Buying or selling in Minnetonka often comes down to one thing: how you handle contingencies. In a lake‑area market with limited supply and strong demand, the right timelines and terms can win you the home or protect your bottom line. If you understand the main contingencies and how they work in Minnesota contracts, you can move with confidence.

This primer breaks down inspection, financing, appraisal, and home‑sale contingencies, with realistic timelines and Minnetonka‑specific tips. You will learn how each contingency protects you, what sellers expect, and which strategies help you compete without taking on unnecessary risk. Let’s dive in.

Contingencies 101 in Minnesota

A contingency is a condition that must be met before you are required to close. In Minnesota, standard purchase agreements typically list each contingency with a deadline measured in calendar days or business days after acceptance. The exact timing is negotiated in the contract.

Deadlines drive outcomes. If you act within the window, you can request repairs, confirm financing, address an appraisal issue, or cancel per the contract. If a deadline passes without action, you may lose those protections. Always verify whether your contract counts calendar or business days and how weekends or holidays apply.

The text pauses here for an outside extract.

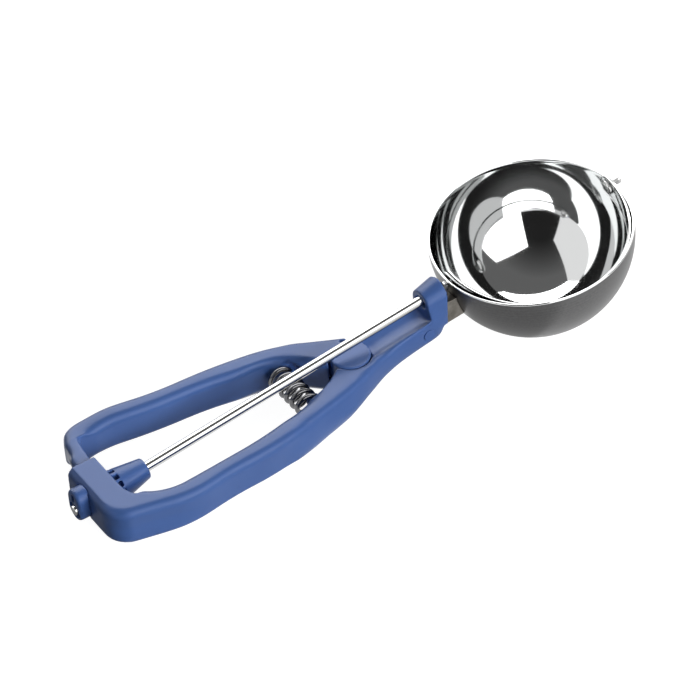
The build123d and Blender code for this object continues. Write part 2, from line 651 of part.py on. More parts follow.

Inspection contingency: what to expect

An inspection contingency gives you time to evaluate the home’s condition, review reports, and either negotiate or cancel within the deadline. In Minnesota, you set the number of days in the offer using standard contract language.

Typical timelines

In competitive Minnetonka offers, inspection windows commonly run 5 to 10 calendar days. In a less competitive setting, 10 to 14 days is common. If you need specialized inspections, add time or add specific conditions in the contract.

Lake property specifics

For lakefront or lake‑adjacent homes, plan for extra due diligence. You may want inspections or reviews related to shoreline condition, seawalls, docks, erosion, septic system compliance, and well water quality. Scheduling specialists can take several days to a week, so build that into your timeline.

How to use the window

  • Schedule your inspector and any specialists immediately after acceptance.
  • Review the report quickly and decide whether to request repairs, ask for a credit, or cancel within the contingency period.
  • Put all requests and notices in writing according to the contract.

A simple example: you have a 7‑day inspection window, but the septic specialist’s first opening is day 9. Unless you negotiate more time, you risk losing the right to cancel based on that finding. Act early and document deadlines in writing.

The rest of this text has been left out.